The Upper Tribunal in Burlington Loan Management DAC (2024) UKUT 00152 (TCC) has agreed with the First-tier Tribunal that acquiring a debt claim, and taking the availability of treaty relief into account in the acquisition price, did not lead to denial of relief through the ‘main purpose’ test in the relevant article of the double taxation treaty. The UT did, however, disagree with aspects of the FTT reasoning.

This appeal concerned a ‘main purpose’ test now superseded by a ‘principal purpose test’ in article 7 of the OECD Multilateral Convention. However, the increased importance of “purpose” tests following the MLI, and the previous absence of judicial authority in the UK in the treaty context, means that the case is likely to be scrutinised by advisers where such tests are applied.

The judgement concerned the assignment of a debt claim owed by Lehman Brothers International (Europe) in respect of accrued interest. The assignor was a Cayman Islands company and the interest payable on it was prima facie subject to UK withholding tax at 20% (there being no relief under the Cayman treaty). The purchaser of the debt claim, Burlington Loan Management (BLM), was resident in Ireland. The UK/Ireland treaty had a complete exemption from UK withholding tax for interest paid to an Irish resident.

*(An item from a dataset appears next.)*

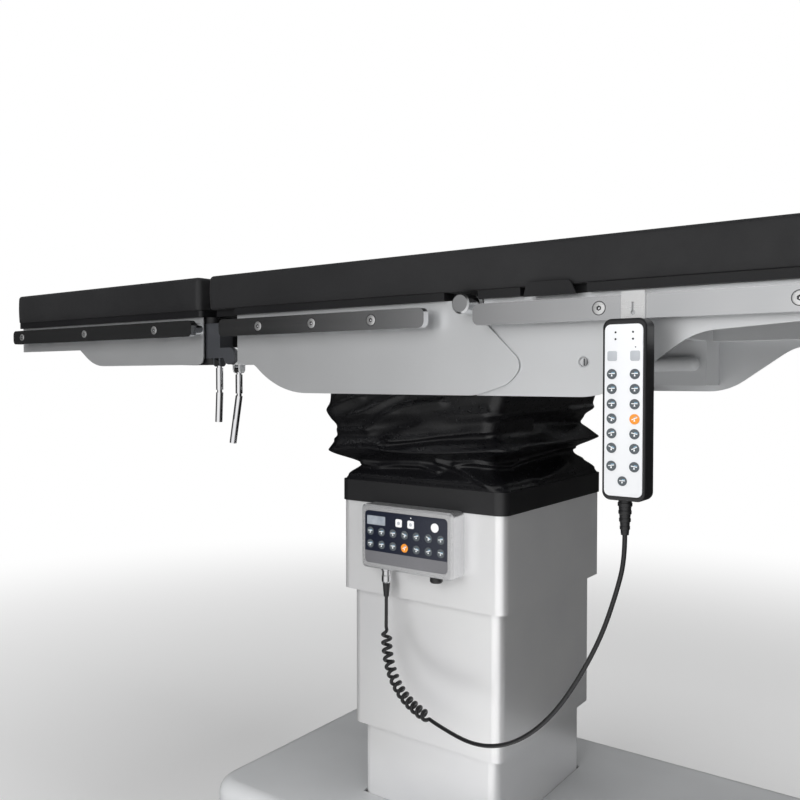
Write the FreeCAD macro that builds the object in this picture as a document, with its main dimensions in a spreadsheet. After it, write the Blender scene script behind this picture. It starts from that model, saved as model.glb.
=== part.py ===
import FreeCAD, Part
import math
import os
from types import SimpleNamespace

import Sketcher

os.makedirs("parts", exist_ok=True)
doc = FreeCAD.newDocument("OperatingTable")
sheet = doc.addObject("Spreadsheet::Sheet", "Sizes")
Vector = FreeCAD.Vector

# All sizes are in millimetres. +X runs from the feet to the head of the table, -Y is the side
# that carries the handset, and the origin is on the floor under the column's axis.
sizes = {
    # heights up the column
    "head_top": 640, "tilt_rise": 70, "pan_rise": 64, "pan_wall": 6, "plate_rise": 116,
    "plate_wall": 10, "mattress_wall": 53,
    # table sections along X
    "leg_end": -870, "leg_start": -342, "seat_end": -323, "bend_start": 60, "bend_end": 230,
    "back_end": 755, "head_start": 795, "head_end": 1110, "leg_split": 6,
    # across the table
    "mattress_over": 4, "plate_half": 256, "cover_half": 250, "cover_wall": 2, "cover_step": 3.5,
    "mattress_corner": 10, "mattress_edge": 6,
    # side rails
    "rail_high": 25, "rail_thick": 10, "rail_standoff": 15, "rail_drop": 8, "leg_rail_drop": 6,
    "rail_end_round": 8, "spacer_radius": 10, "shank_radius": 4, "screw_head_radius": 6.85,
    "screw_head_deep": 3.5, "socket_radius": 2.9, "socket_deep": 3, "screw_ring": 0.8,
    "ring_deep": 0.6, "end_spacer": 12, "seat_rail_start": -280, "seat_rail_end": 91.5,
    "back_rail_start": 161, "back_rail_end": 735, "leg_rail_start": -856,
    "seat_screw": 83, "seat_screw_pitch": 103, "back_screw": 157, "back_screw_pitch": 196,
    "leg_screw_foot": 30, "leg_screw_mid": 231, "leg_screw_hip": 423,
    # base
    "base_start": -340, "base_end": 640, "base_half": 250, "base_top": 165, "base_skirt": 25,
    "base_wall": 3, "base_corner": 45, "base_edge": 22, "chassis_margin": 3, "chassis_top": 124,
    "chassis_wall": 12, "chassis_rim": 28, "chassis_rim_wall": 7, "foot_inset": 35,
    "foot_radius": 28, "foot_rod": 12, "foot_top": 145, "foot_boss": 20, "caster_inset": 125,
    "caster_side_inset": 105, "wheel_radius": 50, "wheel_half": 14, "wheel_lift": 1, "caster_trail": 25,
    "fork_wall": 4, "fork_disc": 30, "axle_radius": 6, "stem_radius": 10,
    # lift column
    "upper_long": 278, "upper_wide": 316, "stage_step": 11.5, "stage_wall": 1.5,
    "stage_round": 14, "upper_skirt": 160, "middle_low": 275, "middle_high": 550,
    "lower_high": 390, "hem_high": 10, "band_high": 31, "band_proud": 2.5, "band_lip": 6,
    "band_over": 4, "head_wall": 10, "post_half": 76, "post_wall": 10, "post_low_top": 385,
    "post_mid_low": 226, "post_mid_top": 525, "post_top_low": 320, "slide_gap": 0.5,
    # tilting head
    "tilt_pin": 15, "tilt_gap": 55, "tilt_lug_wall": 14, "tilt_lug_half": 30, "tilt_block_half": 24,
    "bellows_wall": 4, "bellows_corner": 20, "bellows_neck": 21, "bellows_neck_rise": 25,
    "bellows_fold_rise": 45, "bellows_mid_rise": 78, "bellows_bulge_rise": 101,
    "bellows_fold_x": 19, "bellows_fold_y": 3, "bellows_mid_in": 10, "bellows_lean": 24,
    # carriage and its guides
    "pan_start": -178, "pan_end": 157, "pan_over": 5, "pan_corner": 14, "shoe_half": 65, "shoe_inner": 108,
    "shoe_outer": 142, "shoe_top": 856, "guide_inner": 118, "guide_outer": 132,
    "guide_low": 826, "guide_high": 846, "guide_end": 190,
    "screw_rod": 8, "nut_half_long": 25, "nut_half_wide": 20, "web_inner": 143, "web_wall": 5,
    # seat frame
    "seat_frame_start": -262, "seat_box_end": 112, "seat_box_wide": 63, "seat_box_gap": 5,
    "seat_box_low": 784, "seat_box_shallow": 822, "seat_plate_start": -319,
    "seat_plate_end": 109, "seat_cover_start": -266.5, "shoulder_low": 816, "shoulder_end": -232,
    "curve_foot": -179.5, "seam_low": 150, "seam_mid": 195, "seam_mid_high": 788,
    "seam_tip": 215, "seam_tip_high": 811,
    # back hinge and back section
    "pivot_x": 144, "pivot_drop": 6.3, "pivot_pin": 6, "pivot_lug": 11, "cap_radius": 12.2,
    "lug_gap": 8, "lug_wall": 14, "back_lug_wall": 15, "back_plate_start": 157,
    "notch_start": 214, "notch_end": 296, "notch_deep": 12, "stop_start": 222, "stop_end": 287,
    "back_cover_start": 150, "back_curve_low": 313, "back_curve_high": 411,
    "back_strip_low": 843, "back_strip_rise": 7, "back_strip_bend": 515, "back_box_start": 215,
    "back_box_end": 300, "back_box_wide": 68.5, "tube_high": 38, "tube_wide": 38, "lock_x": 289,
    "lock_z": 813, "lock_radius": 6.75, "lock_deep": 1.4, "cylinder_radius": 11,
    "cylinder_z": 816.5, "cylinder_start": 178, "cylinder_neck": 12, "cylinder_end": 293,
    # head section
    "head_pivot_x": 775, "head_lug_inner": 100, "head_lug_wall": 12, "head_tube_wide": 36,
    "head_tube_high": 28, "head_tube_end": 1095,
    # leg sections and their hinges
    "flex_x": -292, "flex_z": 829, "flex_radius": 13, "flex_pin": 6, "tongue_wall": 12,
    "cheek_wall": 8, "knuckle_gap": 4, "knuckle_wide": 26, "knuckle_end": -312,
    "knuckle_low": 826, "knuckle_high": 880, "swing_x": -342, "swing_round": 12,
    "swing_pin": 7, "leg_tube_start": -368, "leg_tube_end": -855,
    "leg_tube_wide": 34, "leg_tube_low": 852, "leg_cover_end": -865, "leg_cover_start": -344,
    "leg_cover_low": 816, "leg_curve_low": -632.5, "leg_curve_high": -676, "leg_strip_low": 845,
    "lever_radius": 5.5, "lever_eye": 6, "lever_neck": 4, "lever_half": 4.7, "ear_wall": 3,
    "lever_pin": 2.5, "leg_lever_x": -320, "leg_lever_in": 6, "leg_lever_z": 819,
    "seat_lever_x": -310, "seat_lever_in": 36, "seat_lever_z": 809,
    "leg_bar_gap": 82,
    # column panel
    "panel_start": -78, "panel_end": 78, "panel_low": 524.5, "panel_high": 615, "panel_deep": 30,
    "panel_bezel": 8, "panel_corner": 7, "panel_bevel": 3, "sheet_wall": 0.8, "key_wall": 0.8,
    "key_radius": 5.9, "key_pitch": 20, "key_row_low": 560, "key_row_high": 578,
    "square_key": 11, "square_row": 593.6, "screen_start": -66, "screen_end": -34,
    "screen_high": 12.6, "plug_x": -43, "plug_out": 16, "plug_radius": 7.5, "spare_x": 43,
    "spare_radius": 9,
    # handset
    "set_start": 334.5, "set_end": 380.5, "set_low": 670.5, "set_high": 855.5, "set_gap": 7,
    "set_deep": 23, "set_corner": 9, "set_edge": 3, "set_bezel": 3, "set_key_radius": 5.2,
    "set_key_side": 12, "set_key_low": 691, "set_square": 10, "set_square_row": 817.6,
    "hook_start": 344, "hook_end": 369, "hook_wall": 3, "hook_gap": 0.5, "hook_slot": 3,
    "hook_hole": 2.6, "relief_x": 355.5, "relief_high": 36, "relief_radius": 4,
    # cord
    "cord_radius": 2.5, "curl_radius": 8.5,
    # clearances
    "pin_gap": 0.05, "run_gap": 0.3,
}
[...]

HMRC (the UK tax authority) argued that treaty relief was not available to the taxpayer because article 12(5) of the interest article provided that treaty relief from withholding tax would not be available “if it was the main purpose or one of the main purposes of any person concerned with the creation or assignment of the debt-claim in respect of which the interest is paid to take advantage of this Article by means of that creation or assignment.” (emphasis added).

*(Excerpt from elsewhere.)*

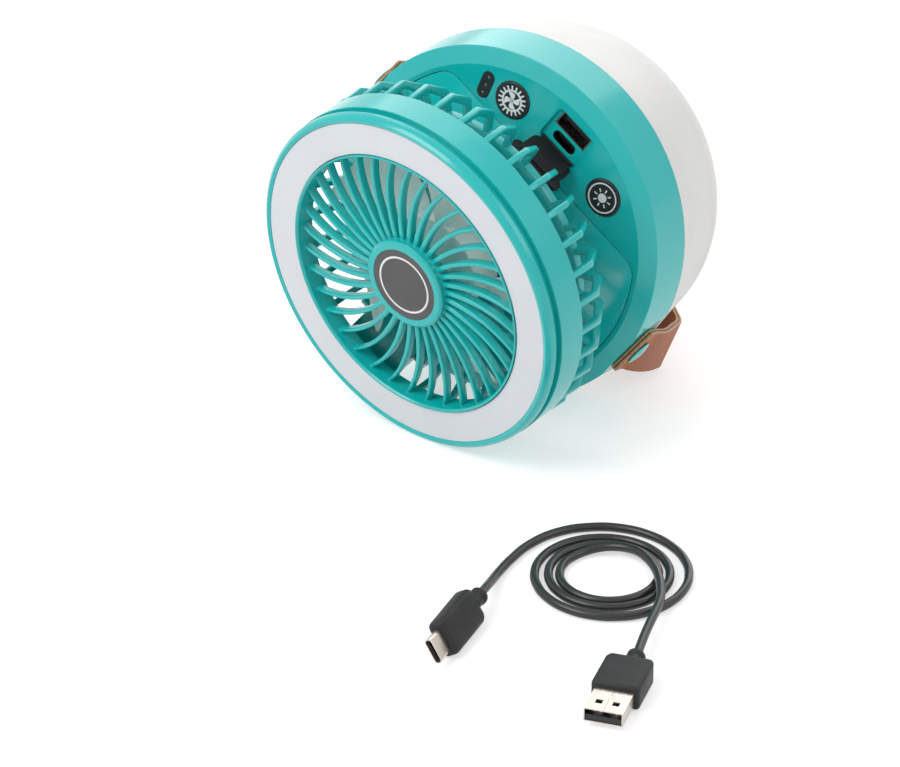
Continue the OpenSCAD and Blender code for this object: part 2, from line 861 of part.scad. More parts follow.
// ---- impeller ----------------------------------------------------------------------------------
// Blades are pitched plates lofted from a narrow steep root to a broad flatter tip
cap_wall = 2;
cap_r = can_r + cap_wall;
blade_r = lip_r - blade_clear;
cap_z0 = seat_t + 3.4;
cap_z1 = seat_t + can_h + 3;
blade_t = 1.2;
blade_mid = 14.8;

// Stations of a blade: its radius, chord, pitch and lead
blade_root = [cap_r - 0.6, 15, 42, -5];
blade_waist = [cap_r + 11, 23, 33, 0];
blade_tip = [blade_r - 1.2, 31, 25, 7];
blade_slice = 0.6;

module blade_section(station) {
    rotate([0, 0, station[3]])
        translate([station[0], 0, blade_mid])
        rotate([station[2], 0, 0])
        cube([blade_slice, station[1], blade_t], center = true);
}

module blade() {
    hull() {
        blade_section(blade_root);
        blade_section(blade_waist);
    }
    hull() {
        blade_section(blade_waist);
        blade_section(blade_tip);
    }
}

module impeller() {
    color([0.85, 0.88, 0.87, 0.8])
        place_head() {
            difference() {
                rotate_extrude($fn = 72)
                    polygon([[0, cap_z0], [cap_r, cap_z0], [cap_r, cap_z1 - 1.6], [cap_r - 1.6, cap_z1], [0, cap_z1]]);
                translate([0, 0, cap_z0 - 1])
                    cylinder(r = can_r + 0.7, h = seat_t + can_h + 1.1 - cap_z0 + 1);
                cylinder(r = shaft_r, h = far);
            }
            difference() {
                for (i = [0 : blade_count - 1])
                    rotate([0, 0, i * 360 / blade_count])
                        blade();
                translate([0, 0, -1])
                    cylinder(r = cap_r - 0.7, h = far);
            }
        }
}

module motor_shaft() {
    color(steel)
        place_head()
        translate([0, 0, seat_t + can_h - 4 + seat_gap])
        cylinder(r = shaft_r, h = cap_z1 - seat_t - can_h + 4 - 2 * seat_gap);
}

// ---- charging lead -------------------------------------------------------------------------------
// Route of the cable's middle: out of the USB-C plug, three inward turns, and over them to USB-A
lead_in = [[-6.6, -152, 3.3], [-4.8, -145, 2.8], [-3, -139, 2.0], [-0.6, -133, 1.6], [4, -124, 1.6],
    [10, -115, 1.6], [19, -107.5, 1.6]];
turn_mid = [33.4, -133];
turn_reach = [[0, 27.5], [1, 20.8], [2, 17.2], [3.2, 13]];
turn_rise = [[0, 1.6], [1050, 1.6], [1140, 4.5]];
turn_long = 1.05;
turn_start = 97;
turn_step = 20;
turn_total = 1140;
lead_turns = [for (a = [0 : turn_step : turn_total]) let(r = lookup(a / 360, turn_reach))
    [turn_mid[0] + r * cos(turn_start - a), turn_mid[1] + turn_long * r * sin(turn_start - a),
        lookup(a, turn_rise)]];
lead_out = [[46.6, -129.6, 4.7], [48.4, -135, 4.8], [49.4, -141, 4.8], [49.6, -147, 4.8], [49.2, -153, 4.8],
    [47.8, -159, 4.8], [46, -165, 4.7], [44.2, -171, 4.5], [42.6, -177, 4.4], [40.7, -185, 4.3]];
lead_route = concat(lead_in, lead_turns, lead_out);
cable_sides = 8;

function ring_at(p, i) = let(a = p[max(i - 1, 0)], b = p[min(i + 1, len(p) - 1)], t = (b - a) / norm(b - a),
    s = cross(t, [0, 0, 1]) / norm(cross(t, [0, 0, 1])), u = cross(s, t))
    [for (k = [0 : cable_sides - 1])
        p[i] + cable_d / 2 * (cos(k * 360 / cable_sides) * s + sin(k * 360 / cable_sides) * u)];
function ring_faces(i) = [for (k = [0 : cable_sides - 1]) let(k2 = (k + 1) % cable_sides)
    [i * cable_sides + k, i * cable_sides + k2, (i + 1) * cable_sides + k2, (i + 1) * cable_sides + k]];

module lead_cable() {
    rings = [for (i = [0 : len(lead_route) - 1]) each ring_at(lead_route, i)];
    last = len(lead_route) - 1;
    color([0.2, 0.2, 0.22])
        polyhedron(points = rings, faces = concat(
            [[for (k = [cable_sides - 1 : -1 : 0]) k]],
            [for (i = [0 : last - 1]) each ring_faces(i)],
            [[for (k = [0 : cable_sides - 1]) last * cable_sides + k]]));
}

function heading(a, b) = atan2(b[1] - a[1], b[0] - a[0]);
plug_a_at = lead_route[len(lead_route) - 1];
plug_a_turn = -108.5;
plug_a_w = 15;
plug_a_t = 8;
shell_a_w = 12;
shell_a_t = 4.5;
shell_a_l = 12;
relief_l = 5;
relief_r = 2.5;
relief_rim_r = 2.9;
relief_rim_l = 1.6;

module place_plug_a() {
    translate(plug_a_at)
        rotate([0, 0, plug_a_turn])
        rotate([0, 90, 0])
        children();
}

// Grip with a tapered relief behind it; length runs along the plug
module plug_grip(w, t, length, corner) {
    cylinder(r = relief_rim_r, h = relief_rim_l, $fn = 36);
    cylinder(r = relief_r, h = relief_l + 1, $fn = 36);
    translate([0, 0, relief_l])
        hull() {
            linear_extrude(1)
                rounded_bar(t - 1.6, w - 2, corner - 0.8);
            translate([0, 0, 3])
                linear_extrude(length - 3.6)
                rounded_bar(t, w, corner);
            translate([0, 0, length - 0.2])
                linear_extrude(0.2)
                rounded_bar(t - 0.8, w - 0.8, corner - 0.4);
        }
}

module usb_a_plug_grip() {
    color([0.2, 0.2, 0.22])
        place_plug_a()
        plug_grip(plug_a_w, plug_a_t, plug_a_l, 2.2);
}

module usb_a_plug_shell() {
    color(steel)
        place_plug_a()
        translate([0, 0, relief_l + plug_a_l])
        difference() {
            translate([0, 0, shell_a_l / 2])
                cube([shell_a_t, shell_a_w, shell_a_l], center = true);
            translate([0, 0, shell_a_l / 2 + 1])
                cube([shell_a_t - 0.7, shell_a_w - 0.7, shell_a_l], center = true);
            for (y = [-1, 1])
                translate([-shell_a_t / 2, y * 2.6, 7.4])
                    cube([1, 2.1, 2.1], center = true);
        }
}

module usb_a_plug_tongue() {
    color("white")
        place_plug_a()
        translate([0.9, 0, relief_l + plug_a_l + 1 + 5.4])
        cube([1.8, shell_a_w - 1, 10.6], center = true);
}

plug_c_at = lead_route[0];
plug_c_turn = -112;
plug_c_w = 12;
plug_c_t = 6.2;
shell_c_w = 8.3;
shell_c_t = 2.5;
shell_c_l = 6.7;

module place_plug_c() {
    translate(plug_c_at)
        rotate([0, 0, plug_c_turn])
        rotate([0, 90, 0])
        children();
}

module usb_c_plug_grip() {
    color([0.2, 0.2, 0.22])
        place_plug_c()
        plug_grip(plug_c_w, plug_c_t, plug_c_l, 2.6);
}

module usb_c_plug_shell() {
    color(steel)
        place_plug_c()
        translate([0, 0, relief_l + plug_c_l])
        difference() {
            linear_extrude(shell_c_l)
                rounded_bar(shell_c_t, shell_c_w, shell_c_t / 2 - eps);
            translate([0, 0, 1])
                linear_extrude(shell_c_l)
                rounded_bar(shell_c_t - 0.6, shell_c_w - 0.6, shell_c_t / 2 - 0.3 - eps);
        }
}

lantern_housing();
face_insert();
lamp_dome();
lamp_reflector();
lamp_led_board();
lamp_leds();
battery_cells();
battery_cradle();
control_board();
usb_a_port();
usb_c_port();
charge_indicator();
strap_rivets();
hinge_pin();
fan_button();
light_button();
port_cover();
carry_strap();
front_grille();
ring_diffuser();
ring_led_board();
ring_leds();
hub_badge();
rear_cage();
motor_can();
cage_screws();
impeller();
motor_shaft();
lead_cable();
usb_a_plug_grip();
usb_a_plug_shell();
usb_a_plug_tongue();
usb_c_plug_grip();
usb_c_plug_shell();
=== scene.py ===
"""Finishes and finer pieces of a folding camping fan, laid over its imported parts."""

import math

import bpy
from mathutils import Matrix, Vector


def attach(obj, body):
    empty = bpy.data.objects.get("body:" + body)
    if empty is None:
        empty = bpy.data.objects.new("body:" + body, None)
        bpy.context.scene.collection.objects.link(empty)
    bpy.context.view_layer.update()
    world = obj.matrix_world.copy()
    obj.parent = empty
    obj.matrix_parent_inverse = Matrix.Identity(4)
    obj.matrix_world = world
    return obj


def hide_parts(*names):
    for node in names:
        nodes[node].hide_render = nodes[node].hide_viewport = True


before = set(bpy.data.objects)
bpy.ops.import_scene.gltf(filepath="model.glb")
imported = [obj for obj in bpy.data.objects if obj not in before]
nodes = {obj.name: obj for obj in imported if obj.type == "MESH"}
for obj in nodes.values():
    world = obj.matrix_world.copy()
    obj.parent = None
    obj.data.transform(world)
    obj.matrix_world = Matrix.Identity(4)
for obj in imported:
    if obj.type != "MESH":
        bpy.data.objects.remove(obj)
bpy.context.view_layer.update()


# ---- places, in millimetres until MM brings them to metres -------------------------------------
def turn(degrees, axis):
    return Matrix.Rotation(math.radians(degrees), 4, axis)


def shift(x, y, z):
    return Matrix.Translation((x, y, z))


MM = Matrix.Scale(0.001, 4)
FACE_MIDDLE = (-1.2, -12.6, 62.99)
LIE_YAW = -32.3
LIE_TILT = 4.0043
LIE_ROLL = -35.4
HINGE_Y = 53.5
HINGE_Z = 6.4
SHUT_GAP = 0.8
HEAD_OPEN = 13.6
RIVET_Z = -11.5
STRAP_DROP = 23.3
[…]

The treaty “main purpose” test was, therefore, concerned with the subjective intentions of both the parties and the courts accepted that this required an enquiry beyond the stated subjective intentions. Subconscious purposes were capable of amounting to ‘purposes’ under the treaty test particularly since “some consequences of an action are so inevitably and inextricably involved in the action that, unless merely incidental, they must be taken to be a purpose of that action.” Both FTT and UT also concluded that the object and purpose of the treaty was such that article 12(5) could not be confined solely to cases which involve ‘artificial’ steps or arrangements (such as a “conduit” arrangement). The UT, however, rejected (as an “unjustified gloss”) FTT’s conclusion that the ‘main purpose’ test in the treaty article could only be met if the seller of the debt knew that the purchaser was entitled to the benefit of the specific treaty relief rather than that the purchaser had some kind of exemption from withholding tax. It could be inferred from the economics of the transaction that the parties were aware that buyers offering more than 80% of the face value (of the interest-only debt claim) would somehow not be subject to UK withholding tax.

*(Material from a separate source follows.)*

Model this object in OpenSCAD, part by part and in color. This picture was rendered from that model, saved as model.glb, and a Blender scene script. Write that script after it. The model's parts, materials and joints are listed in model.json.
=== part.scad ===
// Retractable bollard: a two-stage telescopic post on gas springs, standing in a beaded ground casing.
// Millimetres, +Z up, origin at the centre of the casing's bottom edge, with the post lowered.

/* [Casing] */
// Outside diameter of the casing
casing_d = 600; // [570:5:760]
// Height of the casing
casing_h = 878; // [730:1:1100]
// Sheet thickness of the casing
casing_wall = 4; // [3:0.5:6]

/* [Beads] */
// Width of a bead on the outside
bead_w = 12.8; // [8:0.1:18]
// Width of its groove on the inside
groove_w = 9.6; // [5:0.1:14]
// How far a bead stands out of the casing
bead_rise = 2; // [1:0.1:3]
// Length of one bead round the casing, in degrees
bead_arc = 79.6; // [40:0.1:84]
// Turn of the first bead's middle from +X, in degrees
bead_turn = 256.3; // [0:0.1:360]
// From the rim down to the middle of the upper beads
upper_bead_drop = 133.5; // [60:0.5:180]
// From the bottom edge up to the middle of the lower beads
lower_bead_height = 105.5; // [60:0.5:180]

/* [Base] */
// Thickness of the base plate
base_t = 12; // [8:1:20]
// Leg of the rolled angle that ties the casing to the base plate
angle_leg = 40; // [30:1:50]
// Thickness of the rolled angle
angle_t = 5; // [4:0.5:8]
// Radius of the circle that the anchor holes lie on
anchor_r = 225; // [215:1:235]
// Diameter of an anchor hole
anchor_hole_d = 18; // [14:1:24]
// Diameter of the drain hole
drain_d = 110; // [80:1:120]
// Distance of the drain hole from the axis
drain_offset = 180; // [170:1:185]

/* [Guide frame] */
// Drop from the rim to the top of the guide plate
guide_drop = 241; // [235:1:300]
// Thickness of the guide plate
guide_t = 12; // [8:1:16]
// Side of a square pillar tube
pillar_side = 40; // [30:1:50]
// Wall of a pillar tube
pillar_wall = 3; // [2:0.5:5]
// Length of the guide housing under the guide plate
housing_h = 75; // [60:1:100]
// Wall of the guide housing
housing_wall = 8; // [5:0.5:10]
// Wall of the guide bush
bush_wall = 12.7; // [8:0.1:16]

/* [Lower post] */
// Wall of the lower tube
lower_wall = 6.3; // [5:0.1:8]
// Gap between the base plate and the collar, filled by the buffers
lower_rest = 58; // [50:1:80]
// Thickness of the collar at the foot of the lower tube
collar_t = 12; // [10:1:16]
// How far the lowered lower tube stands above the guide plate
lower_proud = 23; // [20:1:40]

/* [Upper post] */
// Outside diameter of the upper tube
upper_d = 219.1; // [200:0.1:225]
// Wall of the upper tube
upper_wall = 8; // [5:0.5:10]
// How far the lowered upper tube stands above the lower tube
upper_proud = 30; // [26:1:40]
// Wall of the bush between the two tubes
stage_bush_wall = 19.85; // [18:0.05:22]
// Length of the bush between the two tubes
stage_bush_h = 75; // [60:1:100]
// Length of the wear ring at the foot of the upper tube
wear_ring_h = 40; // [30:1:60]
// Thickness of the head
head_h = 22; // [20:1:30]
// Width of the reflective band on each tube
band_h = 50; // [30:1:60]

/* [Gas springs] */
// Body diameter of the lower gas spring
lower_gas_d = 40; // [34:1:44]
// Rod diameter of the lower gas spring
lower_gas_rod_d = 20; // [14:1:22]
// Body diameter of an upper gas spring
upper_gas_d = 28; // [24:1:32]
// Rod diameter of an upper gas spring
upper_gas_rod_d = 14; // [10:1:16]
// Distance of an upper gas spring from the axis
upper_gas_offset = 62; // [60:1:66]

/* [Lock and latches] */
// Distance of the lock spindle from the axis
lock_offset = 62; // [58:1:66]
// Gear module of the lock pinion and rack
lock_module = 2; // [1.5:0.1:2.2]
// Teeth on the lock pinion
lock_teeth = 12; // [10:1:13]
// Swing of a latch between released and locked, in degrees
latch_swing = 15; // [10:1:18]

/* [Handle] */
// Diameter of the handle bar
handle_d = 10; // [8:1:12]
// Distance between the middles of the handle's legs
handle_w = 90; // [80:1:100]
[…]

The UT nevertheless rejected HMRC’s appeal because, broadly, the treaty was concerned with the allocation of taxing rights between two states and article 12 (5) was not, as HMRC would have it, to be read as if it were a provision in a UK statute providing for a UK tax advantage to be eliminated if a party had a main purpose of avoiding UK tax. The question of the application of article 12(5) had to be answered by reference to both contacting states. HMRC’s arguments, would, in the view of the UT, have turned article 12(5) into something fundamentally different, a provision aimed at the avoidance of UK tax. The question was whether the treaty was abused. In the UT’s view, the claimed existence of arbitrage was merely an element to be weighed in the balance. The treaty was the setting in which the assignment took place and there was nothing abusive in BLM, as a (long-term) Irish tax resident, which beneficially owned the interest, taking the benefit of the UK/Ireland treaty. Availability of treaty relief was merely ‘part of the scenery’ as the FTT had concluded.



In addition to being a welcome decision for the secondary debt market, this judgement indicates that treaty ‘purpose’ tests must be looked at quite differently from domestic ones; the objective of a treaty is the allocation of taxing rights between states, not whether to tax something in the first place. However, there were many factors in the factual matrix of this case pointing in the taxpayer’s favour such as the seller and buyer being long established in their respective jurisdictions and operating on arms’ length terms in a genuine economic transaction. It will be interesting to read judicial guidance on where to draw the line between abuse and legitimate use of a treaty in a case where the facts are a little more finely balanced.